El peculado, el soborno o la sobrefacturación no perjudican solo al erario, sino también a personas de carne y hueso, que no pueden curarse, educarse o vivir seguras, porque unos malandrines se quedan con lo que pertenece a todos y que debe ser destinado a atender el bien común. Vale la pena señalarlo porque, en una cultura tan personalista como la nuestra, está muy difundida la creencia de que a nadie daña robar a esa abstracción llamada Estado, aunque también es cierto que si el Paraguay figura entre los países más corrompidos del mundo es porque así lo perciben sus propios habitantes, de acuerdo a la organización Transparencia Internacional, que en su último informe lo ubica a la altura de Guinea, Liberia, Birmania, de pésima fama.

El indignante hecho de que nuestro país goce de tan mala reputación no es atribuible a la falta de leyes o de órganos que deban cumplirlas y hacerlas cumplir, sino a la ineficacia, a la indolencia y a la corrupción, que también carcome a quienes deben prevenirla y reprimirla: el zorro no puede ser un buen guardián del gallinero, como habrán de constatarlo los evaluadores del Grupo de Acción Financiera de Latinoamérica (Gafilat).

Aparte de la Contraloría, los contribuyentes solventan la Secretaría Nacional Anticorrupción, la Fiscalía de Delitos Económicos y Anticorrupción, la Secretaría de Prevención de Lavado de Dinero y Bienes (Seprelad), la Dirección Nacional de Contrataciones Públicas, la Procuraduría General de la República y –créase o no– hasta una Defensoría del Pueblo.

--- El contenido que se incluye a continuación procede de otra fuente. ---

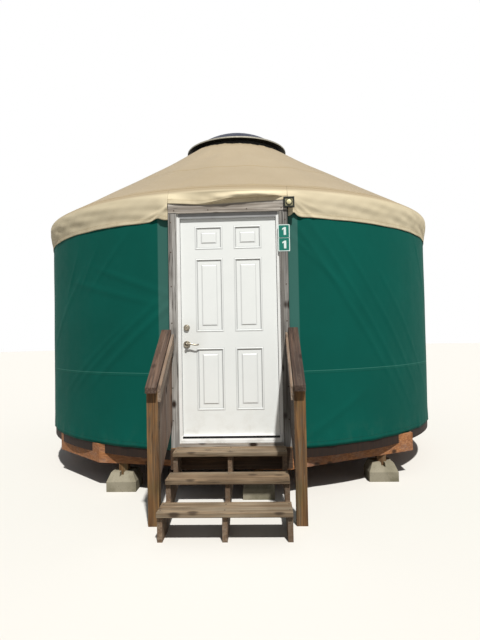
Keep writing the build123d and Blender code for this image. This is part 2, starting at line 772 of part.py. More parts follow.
with BuildPart() as stair_stringers:
    for place in stringer_places:
        with BuildSketch(Plane.YZ.offset(place)):
            Polygon((ledger_face, seat_levels[0]), (riser_faces[0], seat_levels[0]),
                    (riser_faces[0], seat_levels[1]), (riser_faces[1], seat_levels[1]),
                    (riser_faces[1], seat_levels[2]), (riser_faces[2], seat_levels[2]),
                    (riser_faces[2], 0), (foot_back, 0),
                    (ledger_face, (ledger_face - foot_back) * tread_rise / tread_run), align=None)
        extrude(amount=board / 2, both=True)
stair_stringers.part.label = "stair_stringers"
export_step(stair_stringers.part, "parts/stair_stringers.step")

with BuildPart() as stair_treads:
    for front, top in zip(tread_fronts, tread_tops):
        with BuildSketch(Plane.XY.offset(top - board)):
            with Locations((0, front)):
                Rectangle(2 * tread_half, tread_depth, align=(Align.CENTER, Align.MIN))
        extrude(amount=board)
    chamfer([tread.edges().filter_by(Axis.X).sort_by(Axis.Y)[step]
             for tread in stair_treads.solids() for step in (0, 1)], tread_bevel)
stair_treads.part.label = "stair_treads"
export_step(stair_treads.part, "parts/stair_treads.step")

# Handrails: post, rail on its inner face, flat cap, and two upright boards on each side
post_inner = tread_half + 45
post_front = tread_fronts[1] - 30
post_back = post_front + stud
cap_overhang = 50
cap_front = post_front - cap_overhang
rail_height = 1090
cap_level = floor_top + rail_height
rail_slope = 0.645
rail_angle = atan(rail_slope)
cap_drop = board / cos(rail_angle)
rail_drop = stud / cos(rail_angle)
rail_set_down = cap_drop
rail_thickness = 25
side_board = 25
side_widths = ((front_face, front_face - wide_plank), (post_back + wide_plank, post_back))
side_low_wall = floor_top + 212
side_low_slope = 0.533


def cap_top(y):
    """Level of the cap's top at a distance along the steps."""
    return cap_level + (y - front_face) * rail_slope


def side_low(y):
    """Level of the side boards' lower edge."""
    return side_low_wall + (y - front_face) * side_low_slope


with BuildPart() as handrail_posts:
    with BuildSketch(Plane.YZ.offset(post_inner)):
        Polygon((post_front, 0), (post_back, 0), (post_back, cap_top(post_back) - cap_drop),
                (post_front, cap_top(post_front) - cap_drop), align=None)
    extrude(amount=stud)
    mirror(about=Plane.YZ)
handrail_posts.part.label = "handrail_posts"
export_step(handrail_posts.part, "parts/handrail_posts.step")

with BuildPart() as handrail_caps:
    with BuildSketch(Plane.YZ.offset(post_inner)):
        Polygon((cap_front, cap_top(cap_front)), (front_face, cap_top(front_face)),
                (front_face, cap_top(front_face) - cap_drop),
                (cap_front, cap_top(cap_front) - cap_drop), align=None)
    extrude(amount=stud)
    mirror(about=Plane.YZ)
handrail_caps.part.label = "handrail_caps"
export_step(handrail_caps.part, "parts/handrail_caps.step")

with BuildPart() as handrails:
    with BuildSketch(Plane.YZ.offset(post_inner)):
        Polygon((post_front, cap_top(post_front) - rail_set_down),
                (front_face, cap_top(front_face) - rail_set_down),
                (front_face, cap_top(front_face) - rail_set_down - rail_drop),
                (post_front, cap_top(post_front) - rail_set_down - rail_drop), align=None)
    extrude(amount=-rail_thickness)
    mirror(about=Plane.YZ)
handrails.part.label = "handrails"
export_step(handrails.part, "parts/handrails.step")

with BuildPart() as side_boards:
    with BuildSketch(Plane.YZ.offset(post_inner)):
        for start, end in side_widths:
            Polygon((start, side_low(start)), (start, cap_top(start) - cap_drop),
                    (end, cap_top(end) - cap_drop), (end, side_low(end)), align=None)
    extrude(amount=side_board)
    mirror(about=Plane.YZ)
side_boards.part.label = "side_boards"
export_step(side_boards.part, "parts/side_boards.step")
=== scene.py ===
import bpy
import numpy as np
from mathutils import Matrix, Vector


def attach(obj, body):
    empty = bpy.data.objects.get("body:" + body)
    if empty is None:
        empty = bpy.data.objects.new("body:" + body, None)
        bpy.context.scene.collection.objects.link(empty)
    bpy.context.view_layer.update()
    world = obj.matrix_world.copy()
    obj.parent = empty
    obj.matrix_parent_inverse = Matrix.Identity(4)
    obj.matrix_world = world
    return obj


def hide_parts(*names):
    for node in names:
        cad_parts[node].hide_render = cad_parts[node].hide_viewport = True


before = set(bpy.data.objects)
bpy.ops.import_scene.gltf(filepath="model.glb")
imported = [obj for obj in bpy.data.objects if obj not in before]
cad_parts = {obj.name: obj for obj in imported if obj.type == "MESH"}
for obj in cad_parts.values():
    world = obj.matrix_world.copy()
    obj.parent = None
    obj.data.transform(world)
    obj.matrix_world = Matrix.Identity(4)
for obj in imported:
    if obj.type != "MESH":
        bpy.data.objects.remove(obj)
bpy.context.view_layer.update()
scene = bpy.context.scene
tau = 2 * np.pi
print("frame loaded:", len(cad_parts), "nodes")


# Meshes from arrays
def newPiece(name, points, faces, body, material, slotName, uv=None, smooth=True):
    # points (n, 3) and faces (m, 3 or 4) become one mesh that rides on a body; uv holds a pair per point
    mesh = bpy.data.meshes.new(name)
    mesh.from_pydata(np.asarray(points).reshape(-1, 3).tolist(), [], list(faces))
    mesh.update()
    if uv is not None:
        corner = np.zeros(len(mesh.loops), np.int32)
        mesh.loops.foreach_get("vertex_index", corner)
        layer = mesh.uv_layers.new(name="UVMap")
        layer.data.foreach_set("uv", np.asarray(uv, np.float32).reshape(-1, 2)[corner].ravel())
    mesh.polygons.foreach_set("use_smooth", np.full(len(mesh.polygons), smooth))
    mesh.materials.append(material)
    piece = bpy.data.objects.new(name, mesh)
    scene.collection.objects.link(piece)
    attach(piece, body)
    return piece


def gridFaces(rows, columns, wrapRows=False, wrapColumns=False):
    # quads between neighbouring points of a rows x columns grid; wrap joins the last to the first
    index = np.arange(rows * columns).reshape(rows, columns)
    if wrapRows:
        index = np.concatenate([index, index[:1]], axis=0)
    if wrapColumns:
        index = np.concatenate([index, index[:, :1]], axis=1)
    return np.stack([index[:-1, :-1], index[:-1, 1:], index[1:, 1:], index[1:, :-1]], axis=-1).reshape(-1, 4)


def onRound(azimuth, radius, level):
    # azimuth in degrees from the door, positive towards +X: x = r sin a, y = -r cos a
    angle, radius, level = np.broadcast_arrays(np.radians(azimuth), radius, level)
    return np.stack([radius * np.sin(angle), -radius * np.cos(angle), level], axis=-1)


def lathe(name, profile, steps, body, material, slotName, smooth=True):
    # each (radius, level) of the profile is carried once round the vertical axis
    profile = np.array(profile, float)
    turn = np.arange(steps) * 360 / steps
    points = onRound(turn[None, :], profile[:, :1], profile[:, 1:])
    faces = gridFaces(len(profile), steps, wrapColumns=True)[:, ::-1]
    return newPiece(name, points, faces, body, material, slotName, smooth=smooth)


def tube(path, radius, sides=8, closed=False):
    # a circle carried along a path: at each point it stands square to the path's direction
    path = np.array(path, float)
    if closed:
        along = np.roll(path, -1, axis=0) - np.roll(path, 1, axis=0)
    else:
        along = np.gradient(path, axis=0)
    along /= np.linalg.norm(along, axis=1, keepdims=True)
    up = np.where(np.abs(along[:, 2:]) > 0.9, [[1.0, 0.0, 0.0]], [[0.0, 0.0, 1.0]])
    side = np.cross(along, up)
    side /= np.linalg.norm(side, axis=1, keepdims=True)
    up = np.cross(side, along)
    turn = np.arange(sides) / sides * tau
    radius = np.broadcast_to(radius, (len(path),))[:, None, None]
    cos, sin = np.cos(turn)[None, :, None], np.sin(turn)[None, :, None]
    ring = path[:, None] + radius * (cos * side[:, None] + sin * up[:, None])
    faces = gridFaces(len(path), sides, wrapRows=closed, wrapColumns=True)[:, ::-1]
    return ring.reshape(-1, 3), faces


def capped(ring, faces, sides):
    # a fan closes each end of an open tube
    start, end = len(ring), len(ring) + 1
    points = np.concatenate([ring, ring[:sides].mean(0, keepdims=True), ring[-sides:].mean(0, keepdims=True)])
    turn = np.arange(sides)
    after = np.roll(turn, -1)
    last = len(ring) - sides
    caps = [[start, b, a] for a, b in zip(turn, after)]
    caps += [[end, last + a, last + b] for a, b in zip(turn, after)]
    return points, faces.tolist() + caps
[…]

A estas entidades deben sumarse la Auditoría General del Poder Ejecutivo y las Auditorías Internas de las diversas instituciones, incluidas las Municipalidades, las Gobernaciones y las empresas públicas. Por supuesto, también existen un Congreso y una judicatura, donde no es raro que se vendan votos o sentencias, se trafiquen influencias y se practique el nepotismo, entre otras fechorías.

Si se delinque febrilmente es porque reina la impunidad, pues los bandidos de guante blanco pueden confiar, razonablemente, en que no irán tras las rejas ni repararán el perjuicio causado a la sociedad. La experiencia –tan feliz para ellos– les enseña a no tomar en serio expresiones tales como “cortar la mano a los ladrones”, de Horacio Cartes, o “caiga quien caiga”, de Marito, a cuyos gobiernos precisamente afectan los descomunales robos a que alude el informe de la Contraloría. El reporte comentado solo descubre la punta de un enorme iceberg que puede hacer zozobrar al Estado, es decir, convertirlo en uno de esos “fallidos” y en una seria amenaza para otros países, sin olvidar que el contrabando, el tráfico de armas o el lavado de activos, tolerados por quienes deben combatirlos, no son la mejor manera de atraer inversiones lícitas.

Entre 2018 y 2020, la Contraloría presentó al Ministerio Público tres denuncias por daños patrimoniales al erario, así como 68 reportes de indicios de hechos punibles, para ser investigados por el Ministerio Público. No parece mucho, atendiendo la magnitud del saqueo. Con todo, es bueno saberlo en homenaje a la transparencia y para que la ciudadanía exija a la fiscala general del Estado, Sandra Quiñónez, que se muestre mucho más diligente a la hora de perseguir a los facinerosos, sin mirar a quién, incluyendo a los amigos del poder.

Ya es tiempo de barrer el estiércol, empezando por aprovechar los comicios municipales. Está en juego el bienestar de todos, miserablemente menoscabado por malhechores con cargos públicos, a menudo confabulados con particulares tan corrompidos como ellos.